--- START ---

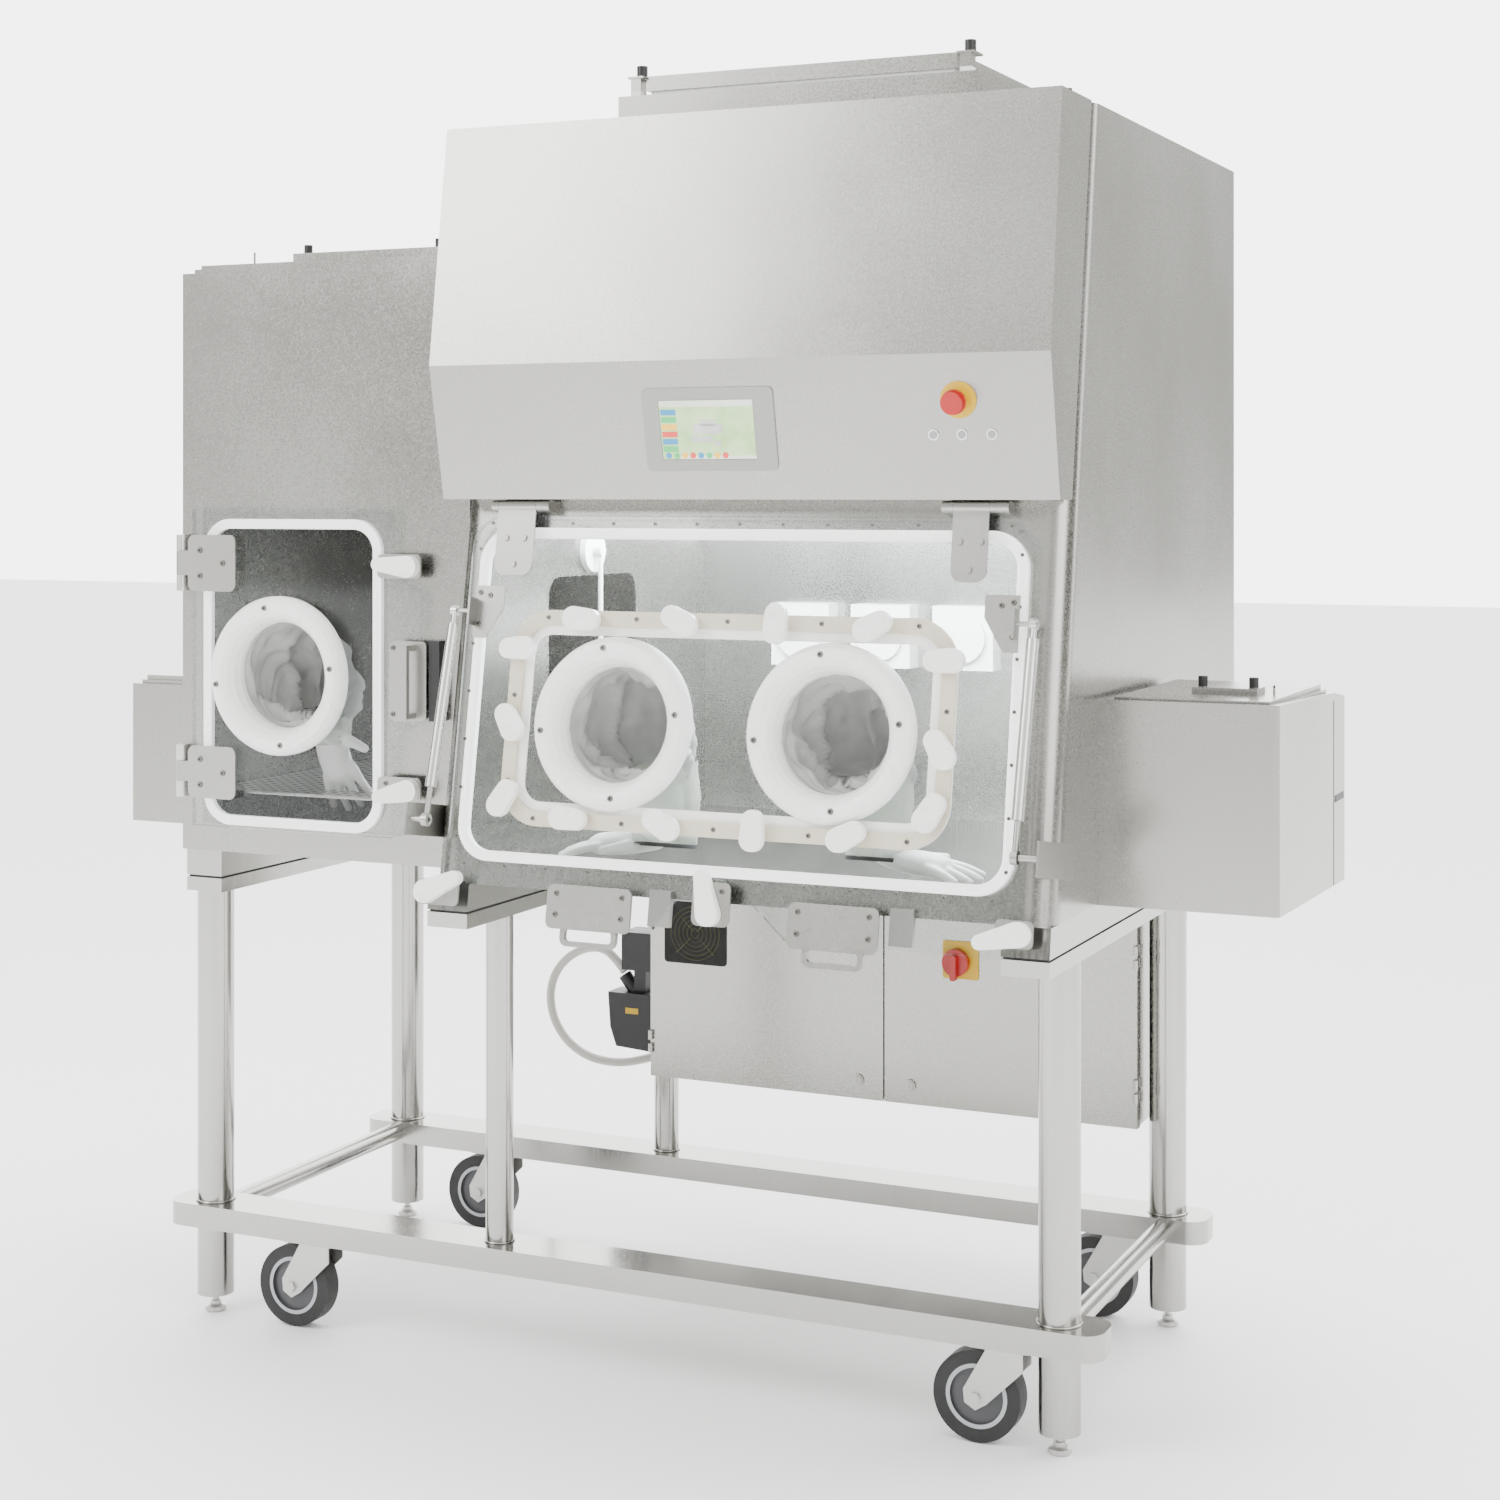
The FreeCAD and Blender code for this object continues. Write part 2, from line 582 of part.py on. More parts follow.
# ------------------------------------------------------------------ side box
def clamp_lid(b, x0, y0, x1, y1, z, kx0, kx1, ky):
    """Two-step lid with a clamp bridge and two thumb screws."""
    block(b, x0 + 14, y0 + 12, z, x1 - 12, y1 - 12, z + 7)
    block(b, x0 + 20, y0 + 20, z + 7, x1 - 20, y1 - 20, z + 16)
    block(b, kx0 - 12, ky, z + 16, kx1 + 12, ky + 60, z + 27)
    for kx in (kx0, kx1):
        disc(b, kx, ky + 30, z + 27, z + 44, 8)


b = body("side_box_right")
x0, x1, y0, y1 = main_x1, rbox_x1, rbox_y0, rbox_y1
d = Draw(b, "YZ_Plane", x0).poly([(y0, 877), (y0, 1216), (y1 - 96, 1204), (y1, 1192), (y1, 862)])
pad(b, d, x1 - x0)
soften(b, 8, lambda e: along(V(0, 0, 1))(e) and abs(e.CenterOfMass.y - rbox_y0.n) < 1 and
       abs(e.CenterOfMass.x - rbox_x1.n) < 1)
d = Draw(b, "YZ_Plane", x1 - 4).poly([(y0 + 4, 881), (y0 + 4, 1198), (y1 - 4, 1184), (y1 - 4, 868)])
pocket(b, d, x1 - x0 - 8)
clamp_lid(b, x0, y0, x1, y1 - 90, 1204, 1010, 1096, -120)
disc(b, 1130, -90, 1204, 1236, 2)
b = body("side_box_left")
x0, x1, y0, y1 = lbox_x0, pass_x0, lbox_y0, lbox_y1
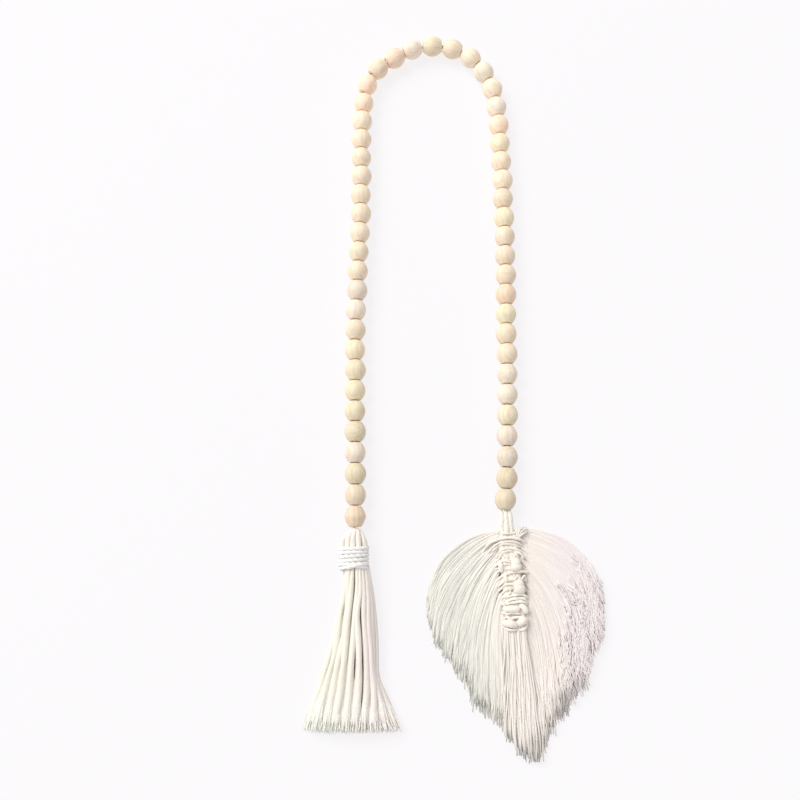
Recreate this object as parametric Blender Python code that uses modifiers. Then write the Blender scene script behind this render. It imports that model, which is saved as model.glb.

--- END ---

Your task
From the entries above, select each line containing the string "object".

Final result
The FreeCAD and Blender code for this object continues. Write part 2, from line 582 of part.py on. More parts follow.
Recreate this object as parametric Blender Python code that uses modifiers. Then write the Blender scene script behind this render. It imports that model, which is saved as model.glb.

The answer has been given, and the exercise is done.